Between the hobbled backs of our burdened days and the universal book-closings of national cultural icons, the jabs have been swift of late and have landed hard. It was the passing of Sidney Poitier that did me in.
I have been out of conservatory for almost twenty years. I’ve found all manner of words to give understanding to that season and all the ones that followed, and I see now that I have been collecting to pieces of learning and life that allow me to create the worlds for my words to breathe. But my guts have never let go of the first time I saw him onscreen and, with him, a particular vision for myself.
I was going to be an actor.
& then I wasn’t. It was the reinvention I wasn’t prepared to sell to myself, and the thing bubbled back up with every recall of that one night, watching AMC with my mom, aged nine.
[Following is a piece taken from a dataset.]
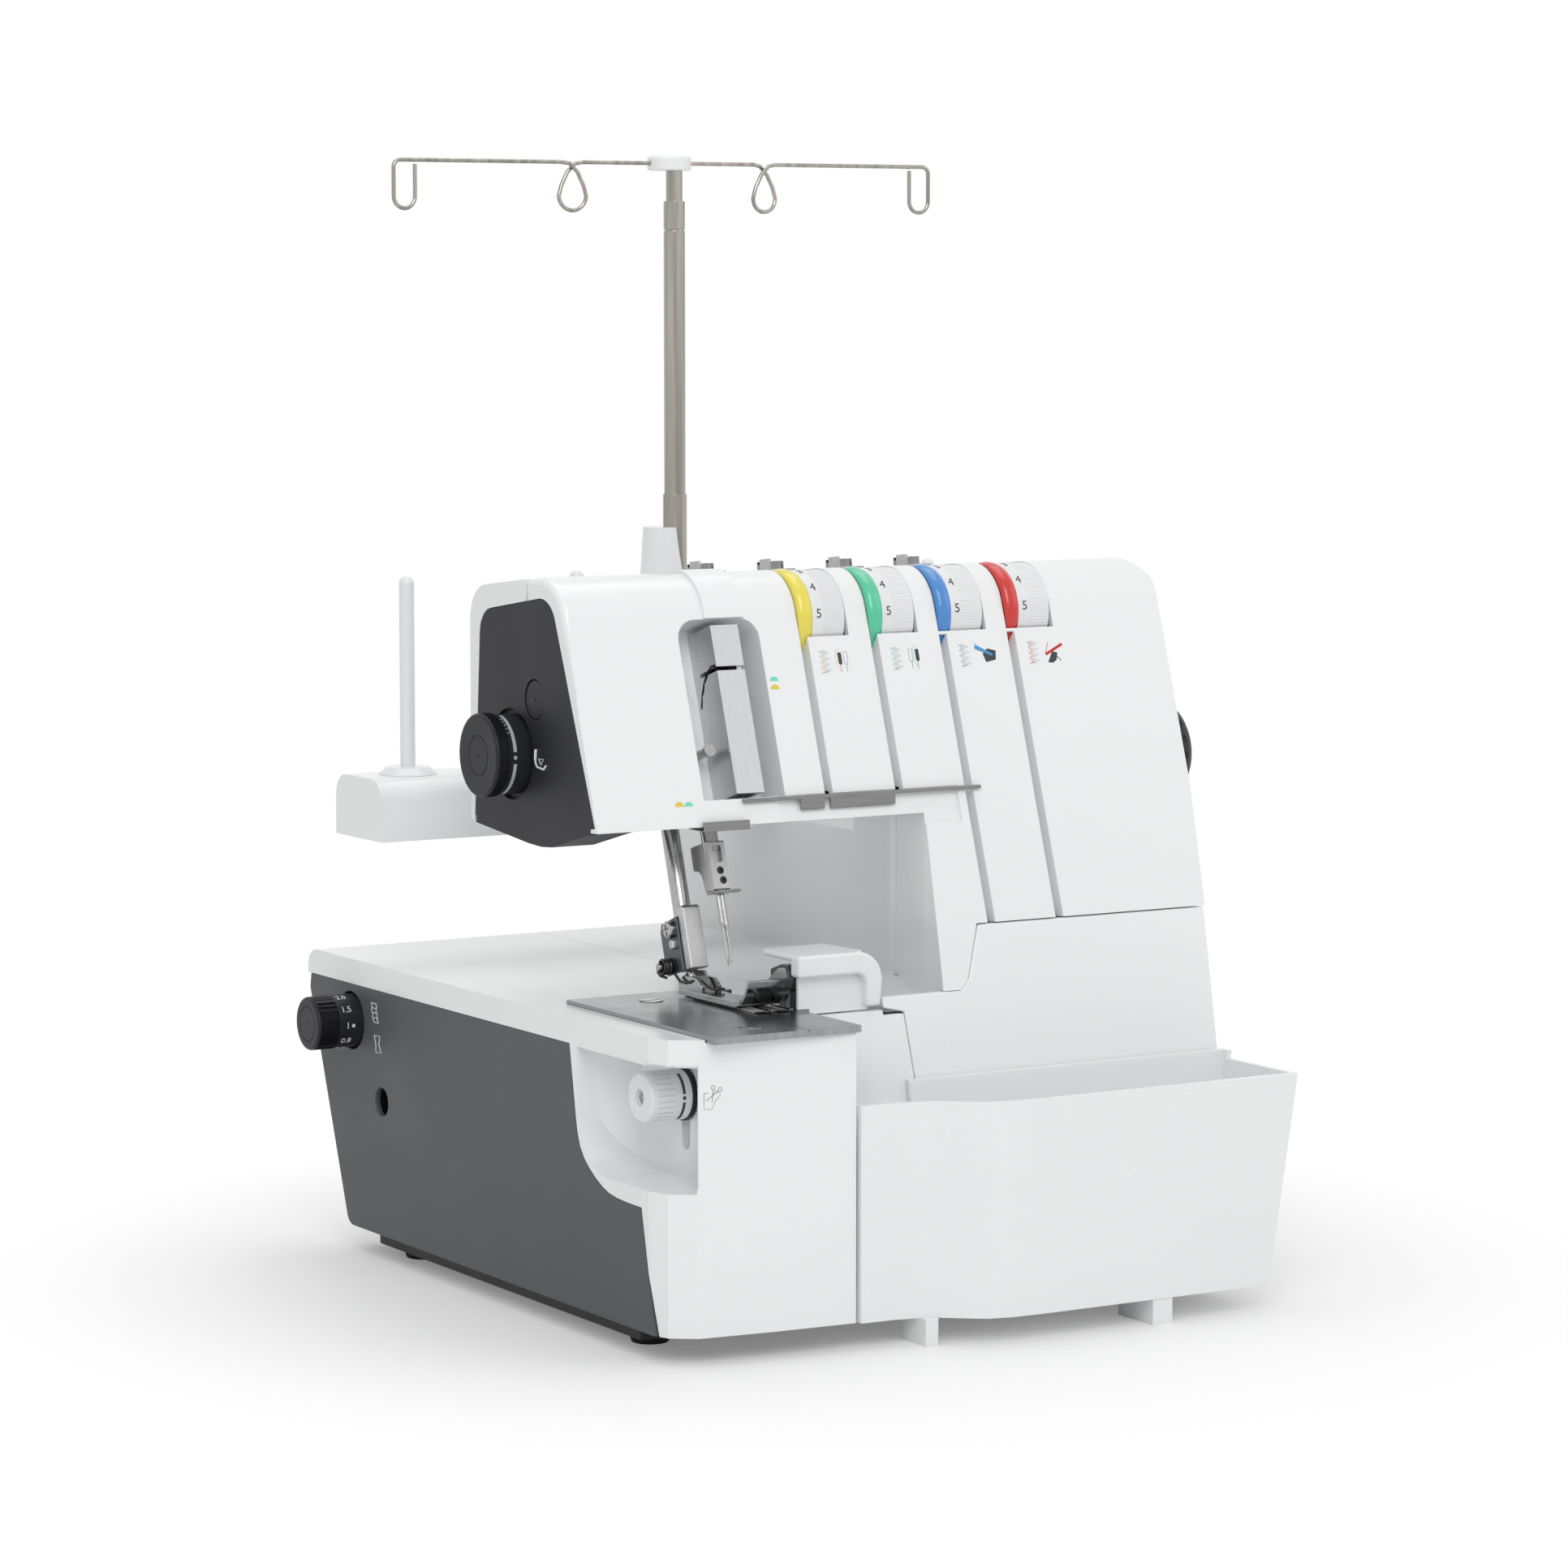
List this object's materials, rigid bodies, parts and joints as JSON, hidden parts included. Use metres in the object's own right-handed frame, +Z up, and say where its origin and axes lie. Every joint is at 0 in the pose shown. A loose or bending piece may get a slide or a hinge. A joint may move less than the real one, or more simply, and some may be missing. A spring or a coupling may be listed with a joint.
{
  "type": "overlock sewing machine",
  "caption": "Serger overlock machine with leaning arm, tension dials, needle head, presser foot, handwheel, waste bin and telescopic thread stand.",
  "frame": {"origin": "middle of the footprint, on the table, at the bottom of the feet", "axes": "+X to the operator's right along the arm, +Y away from the operator, +Z up"},
  "size_m": [0.3104, 0.3288, 0.443],
  "materials": {
    "base_plastic": "matte moulded",
    "foot_rubber": "matte",
    "grey_panel": "satin moulded",
    "shell_white": "satin gloss moulded",
    "bin_white": "gloss moulded",
    "knob_white": "gloss moulded",
    "pin_white": "gloss moulded",
    "charcoal": "satin moulded",
    "black_plastic": "satin moulded",
    "plate_steel": "polished, edge broken",
    "bright_steel": "nickel plated",
    "dark_steel": "oiled dark steel",
    "foot_steel": "polished",
    "black_steel": "black oxide",
    "satin_silver": "satin silver lacquer",
    "yellow": "gloss moulded ring on a white drum",
    "green": "gloss moulded ring on a white drum",
    "blue": "gloss moulded ring on a white drum",
    "red": "gloss moulded ring on a white drum",
    "frame_metal": "machined",
    "motor_metal": "enamelled",
    "belt_rubber": "toothed rubber",
    "pole_chrome": "polished chrome plate",
    "wire_chrome": "polished chrome plate"
  },
  "bodies": {
    "machine": {"base_tray": "base_plastic", "foot_pads": "foot_rubber", "left_panel": "grey_panel", "bed_cover": "shell_white", "front_frame": "shell_white", "rear_shell": "shell_white", "front_shell": "shell_white", "head_panel": "charcoal", "head_plug": "charcoal", "needle_plate": "plate_steel", "plate_screws": "bright_steel", "lower_knife": "bright_steel", "head_thread_guide": "bright_steel", "take_up_cover": "satin_silver", "guide_pin": "bright_steel", "guide_plate": "bright_steel", "tension_posts": "frame_metal", "top_guides": "bright_steel", "guide_screws": "bright_steel", "cast_frame": "frame_metal", "motor": "motor_metal", "drive_belt": "belt_rubber", "power_inlet": "black_plastic", "spool_stand": "shell_white", "spool_pins": "pin_white", "pole_base": "pole_chrome"},
    "door": {"looper_door": "shell_white", "fabric_guide": "shell_white"},
    "bin": {"waste_bin": "bin_white"},
    "feed": {"feed_dogs": "bright_steel"},
    "knife": {"upper_knife": "dark_steel"},
    "looper_upper": {"upper_looper": "bright_steel"},
    "looper_lower": {"lower_looper": "bright_steel"},
    "presser": {"presser_bar": "bright_steel", "foot_holder": "dark_steel", "foot_screw": "bright_steel", "presser_foot": "foot_steel", "foot_spring": "black_steel"},
    "needle_drive": {"needle_bar": "bright_steel", "needle_clamp": "bright_steel", "needles": "bright_steel", "set_screws": "black_steel", "needle_thread_guide": "bright_steel"},
    "arm_shaft": {"needle_crank": "frame_metal"},
    "take_up": {"take_up_lever": "bright_steel"},
    "tension_1": {"dial_yellow": "yellow"},
    "tension_2": {"dial_green": "green"},
    "tension_3": {"dial_blue": "blue"},
    "tension_4": {"dial_red": "red"},
    "pressure": {"pressure_dial": "charcoal"},
    "lifter": {"lifter_lever": "charcoal"},
    "differential": {"diff_dial": "black_plastic"},
    "cut_width": {"cut_knob": "knob_white"},
    "wheel": {"handwheel": "charcoal", "main_shaft": "frame_metal"},
    "motor_rotor": {"motor_pulley": "frame_metal"},
    "stitch_length": {"stitch_dial": "charcoal"},
    "switch": {"rocker_switch": "black_plastic"},
    "pole": {"pole_slide": "pole_chrome"},
    "antenna_arm": {"antenna": "wire_chrome"}
  },
  "joints": [
    {"name": "handwheel_turn", "type": "hinge", "parent": "machine", "child": "wheel", "pos_m": [0.13225, -0.0355, 0.203], "axis": [1, 0, 0], "continuous": true},
    {"name": "motor_turn", "type": "hinge", "parent": "machine", "child": "motor_rotor", "pos_m": [0.06825, 0.0505, 0.058], "axis": [1, 0, 0], "continuous": true},
    {"name": "arm_shaft_rock", "type": "hinge", "parent": "machine", "child": "arm_shaft", "pos_m": [-0.03575, 0.0041, 0.2341], "axis": [1, 0, 0], "range_deg": [0, 42]},
    {"name": "needle_bar_slide", "type": "slide", "parent": "machine", "child": "needle_drive", "axis": [0, -0.2924, -0.9563], "range_m": [0, 0.0249]},
    {"name": "take_up_swing", "type": "hinge", "parent": "machine", "child": "take_up", "pos_m": [-0.06775, -0.0659, 0.2043], "axis": [1, 0, 0], "range_deg": [0, 6]},
    {"name": "upper_looper_swing", "type": "hinge", "parent": "machine", "child": "looper_upper", "pos_m": [-0.01175, -0.0655, 0.088], "axis": [1, 0, 0], "range_deg": [-6, 6]},
    {"name": "lower_looper_swing", "type": "hinge", "parent": "machine", "child": "looper_lower", "pos_m": [-0.01175, -0.0655, 0.052], "axis": [1, 0, 0], "range_deg": [-6, 6]},
    {"name": "knife_swing", "type": "hinge", "parent": "machine", "child": "knife", "pos_m": [-0.03575, -0.0475, 0.104], "axis": [1, 0, 0], "range_deg": [0, 5]},
    {"name": "feed_slide", "type": "slide", "parent": "machine", "child": "feed", "axis": [0, 1, 0], "range_m": [-0.0018, 0.0018]},
    {"name": "presser_lift", "type": "slide", "parent": "machine", "child": "presser", "axis": [0, 0.2924, 0.9563], "range_m": [0, 0.005]},
    {"name": "lifter_swing", "type": "hinge", "parent": "machine", "child": "lifter", "pos_m": [-0.08375, 0.0205, 0.204], "axis": [0, -1, 0], "range_deg": [0, 60]},
    {"name": "yellow_tension_turn", "type": "hinge", "parent": "machine", "child": "tension_1", "pos_m": [-0.02575, -0.0423, 0.2635], "axis": [1, 0, 0], "range_deg": [-150, 150]},
    {"name": "green_tension_turn", "type": "hinge", "parent": "machine", "child": "tension_2", "pos_m": [0.00525, -0.0423, 0.2635], "axis": [1, 0, 0], "range_deg": [-150, 150]},
    {"name": "blue_tension_turn", "type": "hinge", "parent": "machine", "child": "tension_3", "pos_m": [0.03625, -0.0423, 0.2635], "axis": [1, 0, 0], "range_deg": [-150, 150]},
    {"name": "red_tension_turn", "type": "hinge", "parent": "machine", "child": "tension_4", "pos_m": [0.06825, -0.0423, 0.2635], "axis": [1, 0, 0], "range_deg": [-150, 150]},
    {"name": "pressure_turn", "type": "hinge", "parent": "machine", "child": "pressure", "pos_m": [-0.14275, -0.0155, 0.2142], "axis": [1, 0, 0], "range_deg": [-120, 120]},
    {"name": "differential_turn", "type": "hinge", "parent": "machine", "child": "differential", "pos_m": [-0.14375, 0.1248, 0.0943], "axis": [1, 0, 0], "range_deg": [-100, 100]},
    {"name": "cutting_width_turn", "type": "hinge", "parent": "machine", "child": "cut_width", "pos_m": [-0.12075, -0.1005, 0.094], "axis": [1, 0, 0], "range_deg": [-150, 150]},
    {"name": "stitch_length_turn", "type": "hinge", "parent": "machine", "child": "stitch_length", "pos_m": [0.12625, 0.0445, 0.06], "axis": [1, 0, 0], "range_deg": [-120, 120]},
    {"name": "power_rocker", "type": "hinge", "parent": "machine", "child": "switch", "pos_m": [0.11725, 0.093, 0.0535], "axis": [0, 0, 1], "range_deg": [-4, 4]},
    {"name": "door_slide", "type": "slide", "parent": "machine", "child": "door", "axis": [1, 0, 0], "range_m": [0, 0.008]},
    {"name": "bin_pull", "type": "slide", "parent": "machine", "child": "bin", "axis": [0, -1, 0], "range_m": [0, 0.06]},
    {"name": "pole_slide", "type": "slide", "parent": "machine", "child": "pole", "axis": [0, 0, -1], "range_m": [0, 0.085]},
    {"name": "antenna_turn", "type": "hinge", "parent": "pole", "child": "antenna_arm", "pos_m": [-0.00075, 0.0955, 0.44], "axis": [0, 0, 1], "continuous": true}
  ],
  "couplings": [
    {"joint": "motor_turn", "follows": "handwheel_turn", "ratio": 3.1429},
    {"joint": "arm_shaft_rock", "follows": "needle_bar_slide", "rad_per_m": 29.41},
    {"joint": "take_up_swing", "follows": "needle_bar_slide", "rad_per_m": 4.117}
  ]
}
If Didion, Poitier, hooks, Smith, and even Talley intersect anywhere, it’s within me. That’s what art does. Art opens portals inside the witness. It’s meaning is made within the spirits and minds and hearts of the one who sees it. Let her rail against our sentimentalism, but our creative ancestors let us see a whole world, and their deaths hurt as sincerely as kin and stack as high as the senseless mounds of souls lost to raging viruses and ineptitude. These titans created the home in which I unbuckle my pants. Call it crude, but they unhooked my bra and fed me pasta and rubbed my back to sleep and set my alarm in the morning. Their lives do not end with their bodies, just as their deaths pale against their offerings.
Nick Cave puts it this way:
He continues.
“Your spirit is the part of you that is essential. It is separate from the imagination, and belongs only to you. This formless pneuma is the invisible and vital force over which we toss the blanket of our imagination — that habitual mix of received information, of memory, of experience — to give it form and language. In some this vital spirit burns fiercely and in others it is a dim flicker, but it lives in all of us, and can be made stronger through daily devotion to the work at hand.”
I keep going on because I’m here for the words, and I’ve got more.
I keep going on because I delight in the luxury of my existence.
I keep going on because I’m buoyed by the personal + political.
I keep going on because my teachers + beloveds are dying, and there is work to continue.
I keep going on because a good goddamn time in a safe, loved body is the righteous promise, & I will have it.
Consider James Baldwin’s summary, and let it stand for my own feeble attempt at a conclusion.
“I really don’t like words like “artist” or “integrity” or “courage” or “nobility.” I have a kind of distrust of all those words because I don’t really know what they mean, any more than I really know what such words as “democracy” or “peace” or “peace-loving” or “warlike” or “integration” mean. And yet one is compelled to recognize that all these imprecise words are attempts made by us all to get to something which is real and which lives behind the words. Whether I like it or not, for example, and no matter what I call myself, I suppose the only word for me, when the chips are down, is that I am an artist. There is such a thing. There is such a thing as integrity. Some people are noble. There is such a thing as courage. The terrible thing is that the reality behind these words depends ultimately on what the human being (meaning every single one of us) believes to be real. The terrible thing is that the reality behind all these words depends on choices one has got to make, forever and ever and ever, every day.”